Abstract

An epic cycle emerged at the turn of the 13th and 14th centuries, comprising a series of continuations to Huon de Bordeaux. What we call the Chanson d’Yde et Olive unites three different sequels, Yde et Olive I, Croissant and Yde et Olive II, which recount the adventures of the granddaughter and the great-grandson of the hero of Bordeaux. Sharing the same themes and motifs as tales, hagiographic legends and romances, these texts reflect the archetypal fluidity of the late epic, thus comprising representative samples of the genre. More specifically, the Miracle de la fille d’un roy, Tristan de Nanteuil and two Italian cantari, Antonio Pucci’s La Reina d’Oriente, and Pietro of Siena’s Cantare di Camilla, converge on the same narrative diptych depicting a homosexual marriage scene and a final metamorphosis.
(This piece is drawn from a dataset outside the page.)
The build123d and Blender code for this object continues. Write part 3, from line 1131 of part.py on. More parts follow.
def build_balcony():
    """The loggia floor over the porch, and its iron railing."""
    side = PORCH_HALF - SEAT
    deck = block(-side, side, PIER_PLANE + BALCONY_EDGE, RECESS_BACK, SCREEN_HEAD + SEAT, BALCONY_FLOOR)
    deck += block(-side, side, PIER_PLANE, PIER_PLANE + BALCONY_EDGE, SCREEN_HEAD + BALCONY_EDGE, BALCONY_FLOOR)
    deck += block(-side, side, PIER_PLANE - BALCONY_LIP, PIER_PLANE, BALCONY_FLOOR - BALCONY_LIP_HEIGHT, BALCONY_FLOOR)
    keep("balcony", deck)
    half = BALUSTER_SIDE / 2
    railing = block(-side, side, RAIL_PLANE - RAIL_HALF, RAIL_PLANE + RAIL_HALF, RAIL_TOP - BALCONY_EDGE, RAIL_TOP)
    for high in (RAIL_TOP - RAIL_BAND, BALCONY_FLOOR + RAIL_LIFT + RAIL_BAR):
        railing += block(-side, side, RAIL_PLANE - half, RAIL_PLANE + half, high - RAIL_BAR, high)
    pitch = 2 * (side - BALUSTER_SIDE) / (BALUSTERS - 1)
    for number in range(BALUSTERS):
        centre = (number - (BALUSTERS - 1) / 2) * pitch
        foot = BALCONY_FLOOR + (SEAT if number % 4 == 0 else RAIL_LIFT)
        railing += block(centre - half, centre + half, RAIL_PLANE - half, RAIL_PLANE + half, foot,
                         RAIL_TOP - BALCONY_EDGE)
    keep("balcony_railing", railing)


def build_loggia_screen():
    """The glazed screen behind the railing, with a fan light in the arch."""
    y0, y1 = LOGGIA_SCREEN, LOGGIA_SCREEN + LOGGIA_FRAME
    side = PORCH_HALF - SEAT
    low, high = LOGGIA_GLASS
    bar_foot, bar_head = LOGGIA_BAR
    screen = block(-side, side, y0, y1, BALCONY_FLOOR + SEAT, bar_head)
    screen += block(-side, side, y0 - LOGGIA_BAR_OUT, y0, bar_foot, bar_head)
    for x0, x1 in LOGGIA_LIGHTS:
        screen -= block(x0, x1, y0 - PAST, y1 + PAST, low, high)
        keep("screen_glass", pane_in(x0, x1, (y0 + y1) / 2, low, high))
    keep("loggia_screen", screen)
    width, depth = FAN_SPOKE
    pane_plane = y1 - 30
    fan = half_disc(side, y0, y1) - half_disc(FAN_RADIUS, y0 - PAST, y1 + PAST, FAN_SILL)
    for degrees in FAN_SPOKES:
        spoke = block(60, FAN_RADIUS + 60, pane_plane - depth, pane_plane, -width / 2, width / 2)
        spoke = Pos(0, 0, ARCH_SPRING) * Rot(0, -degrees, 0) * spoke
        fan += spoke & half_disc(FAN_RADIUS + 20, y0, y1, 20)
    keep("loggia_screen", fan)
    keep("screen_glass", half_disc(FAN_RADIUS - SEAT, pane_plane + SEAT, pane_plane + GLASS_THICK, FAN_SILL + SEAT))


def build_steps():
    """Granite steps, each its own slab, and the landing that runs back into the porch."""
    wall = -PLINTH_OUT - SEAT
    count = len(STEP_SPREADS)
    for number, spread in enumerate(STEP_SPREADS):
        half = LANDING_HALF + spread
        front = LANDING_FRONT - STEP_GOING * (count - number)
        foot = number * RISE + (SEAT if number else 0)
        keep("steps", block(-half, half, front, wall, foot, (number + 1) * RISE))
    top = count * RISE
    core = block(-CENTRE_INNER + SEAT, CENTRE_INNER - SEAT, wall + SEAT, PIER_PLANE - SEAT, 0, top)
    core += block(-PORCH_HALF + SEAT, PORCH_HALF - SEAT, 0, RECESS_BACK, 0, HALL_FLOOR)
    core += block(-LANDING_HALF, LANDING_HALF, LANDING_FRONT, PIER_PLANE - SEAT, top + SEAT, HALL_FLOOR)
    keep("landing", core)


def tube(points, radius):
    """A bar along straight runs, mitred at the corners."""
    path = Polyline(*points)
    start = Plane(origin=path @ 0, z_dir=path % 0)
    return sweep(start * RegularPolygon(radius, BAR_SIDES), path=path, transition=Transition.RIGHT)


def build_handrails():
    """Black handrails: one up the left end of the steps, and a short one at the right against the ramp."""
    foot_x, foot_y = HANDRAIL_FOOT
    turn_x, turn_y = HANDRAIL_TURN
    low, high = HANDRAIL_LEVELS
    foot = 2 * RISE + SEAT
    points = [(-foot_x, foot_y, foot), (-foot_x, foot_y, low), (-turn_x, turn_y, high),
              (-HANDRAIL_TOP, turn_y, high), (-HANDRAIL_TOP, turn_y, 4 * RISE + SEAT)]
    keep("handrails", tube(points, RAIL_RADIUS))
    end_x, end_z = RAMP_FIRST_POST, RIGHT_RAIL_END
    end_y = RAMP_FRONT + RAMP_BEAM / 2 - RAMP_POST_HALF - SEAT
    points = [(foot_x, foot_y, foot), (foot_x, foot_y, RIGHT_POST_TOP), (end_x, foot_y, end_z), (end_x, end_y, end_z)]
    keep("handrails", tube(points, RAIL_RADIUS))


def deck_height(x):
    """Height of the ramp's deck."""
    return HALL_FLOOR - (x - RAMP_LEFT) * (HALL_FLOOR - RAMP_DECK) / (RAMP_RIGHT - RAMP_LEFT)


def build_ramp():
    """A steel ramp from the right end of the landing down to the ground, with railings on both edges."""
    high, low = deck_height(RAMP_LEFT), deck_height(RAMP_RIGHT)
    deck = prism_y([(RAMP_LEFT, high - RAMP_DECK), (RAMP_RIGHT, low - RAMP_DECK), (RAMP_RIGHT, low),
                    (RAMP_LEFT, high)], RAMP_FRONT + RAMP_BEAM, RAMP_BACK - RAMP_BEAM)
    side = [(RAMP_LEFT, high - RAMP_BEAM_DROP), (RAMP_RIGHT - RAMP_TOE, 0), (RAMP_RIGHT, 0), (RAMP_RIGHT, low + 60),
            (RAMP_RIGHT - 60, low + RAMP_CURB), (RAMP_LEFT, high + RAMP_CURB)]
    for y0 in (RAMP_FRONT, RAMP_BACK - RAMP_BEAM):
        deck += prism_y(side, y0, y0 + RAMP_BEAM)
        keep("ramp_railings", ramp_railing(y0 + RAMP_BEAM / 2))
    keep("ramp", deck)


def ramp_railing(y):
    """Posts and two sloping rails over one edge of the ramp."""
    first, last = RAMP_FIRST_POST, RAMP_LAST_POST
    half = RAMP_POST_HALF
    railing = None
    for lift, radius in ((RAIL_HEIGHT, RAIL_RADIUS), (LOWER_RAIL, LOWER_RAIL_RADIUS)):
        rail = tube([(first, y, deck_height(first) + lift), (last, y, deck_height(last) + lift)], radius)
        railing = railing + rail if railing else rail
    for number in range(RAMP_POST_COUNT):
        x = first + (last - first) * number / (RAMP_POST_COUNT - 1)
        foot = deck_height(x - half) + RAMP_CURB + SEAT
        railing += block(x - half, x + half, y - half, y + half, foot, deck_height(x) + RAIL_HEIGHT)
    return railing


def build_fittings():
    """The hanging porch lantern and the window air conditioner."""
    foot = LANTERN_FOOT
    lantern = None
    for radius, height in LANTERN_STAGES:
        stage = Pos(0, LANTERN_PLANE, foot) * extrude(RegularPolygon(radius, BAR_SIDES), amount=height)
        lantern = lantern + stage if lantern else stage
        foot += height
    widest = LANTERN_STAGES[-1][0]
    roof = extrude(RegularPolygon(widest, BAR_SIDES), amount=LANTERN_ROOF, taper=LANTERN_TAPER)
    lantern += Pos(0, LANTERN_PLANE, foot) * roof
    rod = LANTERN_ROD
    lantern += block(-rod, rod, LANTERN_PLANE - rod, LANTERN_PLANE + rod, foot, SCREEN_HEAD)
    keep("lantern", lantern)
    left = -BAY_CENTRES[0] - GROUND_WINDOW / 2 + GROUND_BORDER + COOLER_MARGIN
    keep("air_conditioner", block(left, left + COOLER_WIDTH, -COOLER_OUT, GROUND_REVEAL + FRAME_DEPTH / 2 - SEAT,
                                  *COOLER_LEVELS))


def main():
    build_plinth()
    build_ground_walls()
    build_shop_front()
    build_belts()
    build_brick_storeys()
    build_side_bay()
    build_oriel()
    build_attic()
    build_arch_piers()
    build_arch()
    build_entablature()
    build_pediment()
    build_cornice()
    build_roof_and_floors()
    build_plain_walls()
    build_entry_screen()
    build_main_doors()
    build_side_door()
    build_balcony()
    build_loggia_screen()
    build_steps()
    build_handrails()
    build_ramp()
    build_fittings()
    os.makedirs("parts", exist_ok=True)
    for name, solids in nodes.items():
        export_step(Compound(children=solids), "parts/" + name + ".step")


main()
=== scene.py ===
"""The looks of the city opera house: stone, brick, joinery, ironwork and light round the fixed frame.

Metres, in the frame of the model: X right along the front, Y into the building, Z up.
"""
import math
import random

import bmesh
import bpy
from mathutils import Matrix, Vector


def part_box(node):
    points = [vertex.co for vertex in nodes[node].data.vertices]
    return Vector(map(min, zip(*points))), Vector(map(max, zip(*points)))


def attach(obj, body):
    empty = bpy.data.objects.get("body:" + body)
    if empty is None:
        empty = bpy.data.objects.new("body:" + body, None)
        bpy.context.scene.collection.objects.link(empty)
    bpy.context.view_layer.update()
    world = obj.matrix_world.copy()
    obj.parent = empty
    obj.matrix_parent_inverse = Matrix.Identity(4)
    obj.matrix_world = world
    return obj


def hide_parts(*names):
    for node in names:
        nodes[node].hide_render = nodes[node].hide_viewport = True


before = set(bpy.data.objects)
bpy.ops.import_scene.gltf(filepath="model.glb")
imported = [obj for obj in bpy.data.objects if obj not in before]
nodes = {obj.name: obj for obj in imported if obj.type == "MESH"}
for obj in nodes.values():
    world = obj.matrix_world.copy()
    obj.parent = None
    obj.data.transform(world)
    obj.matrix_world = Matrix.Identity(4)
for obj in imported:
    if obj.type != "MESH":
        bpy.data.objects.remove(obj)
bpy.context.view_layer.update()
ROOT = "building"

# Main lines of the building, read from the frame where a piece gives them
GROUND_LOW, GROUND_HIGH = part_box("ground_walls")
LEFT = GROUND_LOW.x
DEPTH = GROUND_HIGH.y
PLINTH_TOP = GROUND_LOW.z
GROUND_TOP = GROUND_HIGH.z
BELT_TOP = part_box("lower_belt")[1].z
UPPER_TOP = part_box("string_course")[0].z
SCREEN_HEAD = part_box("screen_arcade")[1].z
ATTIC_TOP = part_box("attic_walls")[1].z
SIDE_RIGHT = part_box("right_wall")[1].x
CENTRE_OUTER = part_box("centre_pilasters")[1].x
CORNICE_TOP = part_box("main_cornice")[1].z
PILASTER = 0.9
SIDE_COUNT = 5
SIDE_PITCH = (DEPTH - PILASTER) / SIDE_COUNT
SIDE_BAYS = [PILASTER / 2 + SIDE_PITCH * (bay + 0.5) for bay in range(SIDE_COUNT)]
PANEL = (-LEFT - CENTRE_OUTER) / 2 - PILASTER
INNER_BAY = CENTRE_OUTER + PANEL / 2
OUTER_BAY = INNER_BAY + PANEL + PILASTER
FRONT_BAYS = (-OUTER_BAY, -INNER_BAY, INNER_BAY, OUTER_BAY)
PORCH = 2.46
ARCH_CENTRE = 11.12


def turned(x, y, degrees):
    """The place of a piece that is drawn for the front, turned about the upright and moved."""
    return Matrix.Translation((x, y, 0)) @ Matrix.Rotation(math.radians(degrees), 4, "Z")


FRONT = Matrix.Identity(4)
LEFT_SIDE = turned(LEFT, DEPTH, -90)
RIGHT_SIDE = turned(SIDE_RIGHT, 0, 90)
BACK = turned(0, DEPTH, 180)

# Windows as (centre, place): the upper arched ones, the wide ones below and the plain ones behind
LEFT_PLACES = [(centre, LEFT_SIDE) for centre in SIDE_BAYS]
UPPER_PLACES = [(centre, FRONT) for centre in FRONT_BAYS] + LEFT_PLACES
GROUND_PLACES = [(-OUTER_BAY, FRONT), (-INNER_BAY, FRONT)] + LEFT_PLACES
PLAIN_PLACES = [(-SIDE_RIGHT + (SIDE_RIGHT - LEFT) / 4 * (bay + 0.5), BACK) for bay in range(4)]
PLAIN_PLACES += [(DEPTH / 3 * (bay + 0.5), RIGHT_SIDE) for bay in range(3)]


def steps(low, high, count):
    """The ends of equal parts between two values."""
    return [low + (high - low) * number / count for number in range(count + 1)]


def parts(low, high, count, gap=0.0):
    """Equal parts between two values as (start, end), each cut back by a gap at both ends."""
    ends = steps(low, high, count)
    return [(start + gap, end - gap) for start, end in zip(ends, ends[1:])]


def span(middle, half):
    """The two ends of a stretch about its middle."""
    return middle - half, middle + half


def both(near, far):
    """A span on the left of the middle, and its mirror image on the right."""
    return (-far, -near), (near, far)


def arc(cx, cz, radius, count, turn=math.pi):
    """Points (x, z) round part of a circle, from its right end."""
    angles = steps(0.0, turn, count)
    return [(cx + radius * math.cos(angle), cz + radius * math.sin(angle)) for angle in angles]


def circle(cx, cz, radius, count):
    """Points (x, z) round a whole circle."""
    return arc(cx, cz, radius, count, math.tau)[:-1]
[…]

It is the most stable and undoubtedly the oldest dramatic core, that each work has tried to encase within its own narrative. Yde et Olive is the first text that introduces it by a widespread opening in contemporary literature, that of the incestuous father, which is found in the same configuration in the Miracle de la fille d’un roy and the Cantare di Camilla. Flourishing on both sides of the border, the tradition of the miracle plays, from which the cantari, characterized by a strong theatrical connotation, often draw their subjects, has undoubtedly contributed to the transmission of the matter of Yde et Olive in Italy.